Je m’occupe bénévolement d’un groupe montagne depuis 10 ans au sein de la société pour laquelle je travaille. Nous proposons des courses d’initiations chaque année et travaillons avec des guides pour emmener de nouveaux pratiquants à la découverte de ce sport. Nul besoin d’aller en station pour trouver un terrain adapté, un dénivelé raisonnable permettant d’avoir un premier contact avec la montagne au travers de cette pratique.

Découvrir le ski de randonnée c’est également découvrir un certain nombre de choses nouvelles; ce que tracer veut dire, pourquoi passe-t-on à droite plus qu’à gauche, parler du manteau neigeux, des pentes sur lesquelles nous glissons, bref un nombre de sujets qui méritent d’être évoqués. C’est également toute la beauté de partager des instants en montagne dans un milieu sauvage et d’amener des pratiquants vers plus d’autonomie dans cet environnement.

Je me permets de partager ce que Jeroen de chez Skitour écrivait récemment, on est en plein dans le sujet :

Une belle trace,

c’est une trace qui joue intelligemment avec le relief et les conditions de neige,
c’est une trace qui conserve une pente à peu près constante,
c’est une trace qui vous fait prendre du dénivelé sans que vous ne vous en rendiez compte,
c’est une trace qui peut se suivre sans cales et qui sera praticable même regelée,
c’est une trace qui évite soigneusement les futures traces de descente,
c’est une trace que les suivants ne se sentent pas obligés de retracer.

Tracer serait-il un art en perdition ?

Manifestement avant de devenir un art, tracer ne sera même pas quelque chose de connu pour certains nouveaux pratiquants.

Et que l’on ne vienne pas me dire non plus, comme j’ai pu le lire ici ou là, que des guides et des moniteurs ESF se réjouissent de ces pistes, leur permettant de toucher une nouvelle clientèle. Car si tel est le cas, j’invite ces mêmes guides à rapidement prendre leur jolie médaille et se la mettre la où je pense… S’ils ont besoin que les stations les aident à se créer une clientèle et bien qu’ils changent de boulot.

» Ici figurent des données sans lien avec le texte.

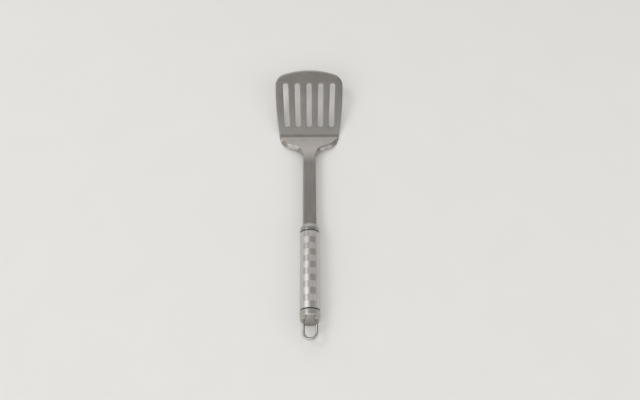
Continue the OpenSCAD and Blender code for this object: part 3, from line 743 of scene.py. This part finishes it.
def paleFloor():
    # Matt painted board: pale, with a barely seen mottle
    material, tree, shader, place = newMaterial("matt_painted_board")
    mottle = addNode(tree, "ShaderNodeTexNoise", {
        "Vector": place, "Scale": 1 / (stage["mottleMm"] * mm), "Detail": 4.0}).outputs["Fac"]
    dark, light = (linear(colour) for colour in stage["floor"])
    tone = addNode(tree, "ShaderNodeMix", {
        "Factor": mottle, "A": dark, "B": light}, data_type="RGBA").outputs[2]
    fillInputs(shader, {
        "Base Color": tone, "Roughness": stage["rough"], "Specular IOR Level": stage["specular"]})
    # From below it is clear, so that the underside can be looked at
    facing = addNode(tree, "ShaderNodeNewGeometry").outputs["Backfacing"]
    clear = addNode(tree, "ShaderNodeBsdfTransparent").outputs[0]
    both = addNode(tree, "ShaderNodeMixShader", {0: facing, 1: shader.outputs[0], 2: clear}).outputs[0]
    fillInputs(tree.nodes["Material Output"], {"Surface": both})
    size = stage["half"]
    corners = [(-size, -size, 0), (size, -size, 0), (size, size, 0), (-size, size, 0)]
    mesh = bpy.data.meshes.new("floor")
    mesh.from_pydata(corners, [], [(0, 1, 2, 3)])
    mesh.materials.append(material)
    floor = bpy.data.objects.new("floor", mesh)
    scene.collection.objects.link(floor)


def studioWorld():
    # A plain studio. One tone follows the direction's y, as (y + 1) / 2: pale on the camera's side and at the
    # back wall, greyer overhead and at the sides. The other follows z, and makes a pale band round the
    # horizon. The lighter one counts. The strength is level - lean x, so the left is lighter than the right.
    world = bpy.data.worlds.new("studio")
    world.use_nodes = True
    tree = world.node_tree
    place = addNode(tree, "ShaderNodeTexCoord").outputs["Generated"]
    part = addNode(tree, "ShaderNodeSeparateXYZ", {"Vector": place}).outputs
    along = addNode(tree, "ShaderNodeMath", {
        0: part["Y"], 1: 0.5, 2: 0.5}, operation="MULTIPLY_ADD").outputs[0]
    ramps = []
    for source, tones in ((along, stage["back"]), (part["Z"], stage["horizon"])):
        ramp = addNode(tree, "ShaderNodeValToRGB", {"Fac": source})
        stops = ramp.color_ramp.elements
        while len(stops) < len(tones):
            stops.new(0.5)
        for stop, (position, tone) in zip(stops, tones):
            stop.position = position
            stop.color = (tone, tone, tone * stage["warmth"], 1)
        ramps.append(ramp.outputs["Color"])
    both = addNode(tree, "ShaderNodeMix", {
        "Factor": 1.0, "A": ramps[0], "B": ramps[1]}, data_type="RGBA", blend_type="LIGHTEN").outputs[2]
    strength = addNode(tree, "ShaderNodeMath", {
        0: part["X"], 1: -stage["lean"], 2: stage["level"]}, operation="MULTIPLY_ADD").outputs[0]
    fillInputs(tree.nodes["Background"], {"Color": both, "Strength": strength})
    scene.world = world


def areaLamp(name, place, aim, width, power):
    lamp = bpy.data.lights.new(name, "AREA")
    lamp.shape = "DISK"
    lamp.size = width
    lamp.energy = power
    holder = bpy.data.objects.new(name, lamp)
    holder.rotation_euler = (Vector(aim) - Vector(place)).to_track_quat("-Z", "Y").to_euler()
    holder.location = place
    scene.collection.objects.link(holder)


paleFloor()
studioWorld()
for name, settings in stage["lamps"].items():
    areaLamp(name, *settings)
scene.view_settings.view_transform = "Standard"
print("stage set")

Quand je pense à tous ces nombreux guides et autres clubs qui se démènent pour proposer des programmes variés sur une saison, avec des journées découvertes, des cours sur le risque avalanche, des raids, des voyages, tout cela animé par la passion de la montagne et ce pour tous les niveaux, et bien j’ai honte pour ces guides ou autres moniteurs qui se réjouissent d’emmener des « toutous » suivre des petits drapeaux à coté des pylônes !

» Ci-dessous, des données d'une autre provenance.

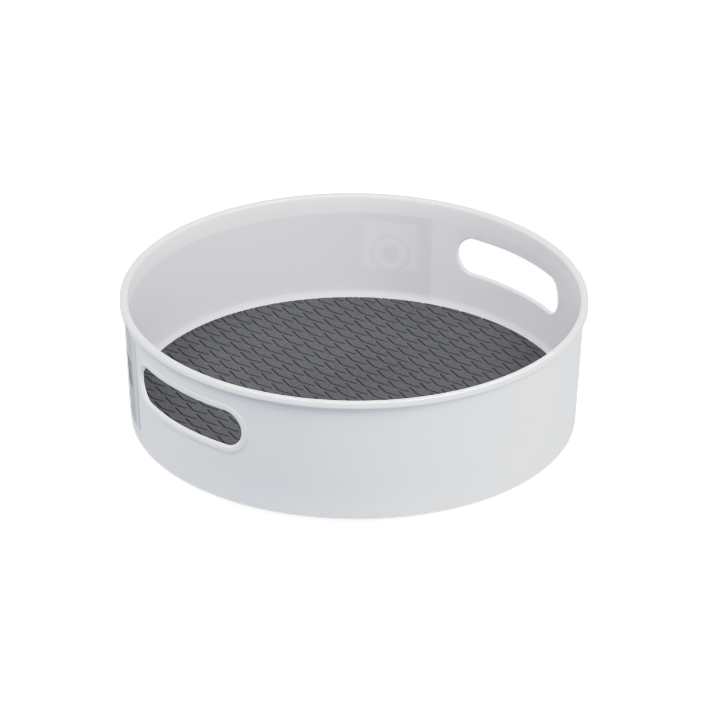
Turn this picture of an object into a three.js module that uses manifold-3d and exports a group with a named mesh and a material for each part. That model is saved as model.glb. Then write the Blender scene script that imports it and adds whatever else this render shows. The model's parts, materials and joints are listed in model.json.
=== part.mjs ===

Alors bien entendu je ne suis pas dupe, nous vivons dans une société mercantile où la moindre opportunité commerciale sera exploitée. Celle-ci aurait été trop belle pour ne pas l’être. Au travers de ce blog que j’anime depuis 1998, je parle de l’évolution de cette pratique dont je suis un observateur attentif. D’ailleurs le ski de rando et son matériel a énormément bénéficié des investissements faits par les fabricants au cours de ces 5 dernières années. Ce sont d’ailleurs ces mêmes fabricants qui ont tracé des lignes et des frontières pour mieux nous vendre leurs produits et le fait que les stations s’engouffrent dans cette brèche n’est qu’une suite logique…

Mais soyons clair, je ne suis pas un randonneur « conservateur », au contraire j’ai toujours prôné pour une évolution et une ouverture de cette activité aussi bien dans la manière de la pratiquer que dans l’usage du matériel offert. Je ne cherche pas non plus à défendre une communauté de passionnés qui vivrait repliée sur elle-même sans accepter qu’elle puisse s’ouvrir. Cependant, je considère que l’on ne peut pas tout passer au rouleau compresseur du marketing de masse et je n’accepte pas cette somme de raccourcis que je peux lire dans L’Equipe 1, L’Equipe 2, Figaro 1, Figaro 2 et même Montagnes Mag et qui vise à vulgariser cette pratique du ski !

Vive le « joggeur à ski » !

En conclusion, je pense que l’on parle surtout d’une nouvelle pratique qui ne s’apparente en rien à ce qu’est le ski de randonnée, au sens strict du terme. Au lieu de « ski fitness », parlons de « joggeur à ski » sur des « chemins de randonnée balisés » comme il en existe tant dans de nombreux autres pays comme en Suisse, en Autriche ou en Pologne. Arrêtons de créer de la confusion et de faire croire à ces nouveaux consommateurs,  qu’ils deviendront des skieurs de randonnée en empruntant ces pistes, car nous ne parlons pas du tout de la même pratique.

Au travers de ce post, je souhaite juste dire stop à ce bourrage de crâne qui veut nous faire croire que le développement du ski de randonnée passe par les stations car ce sont bien les stations de ski qui aujourd’hui semblent avoir besoin du ski de randonnée et non l’inverse.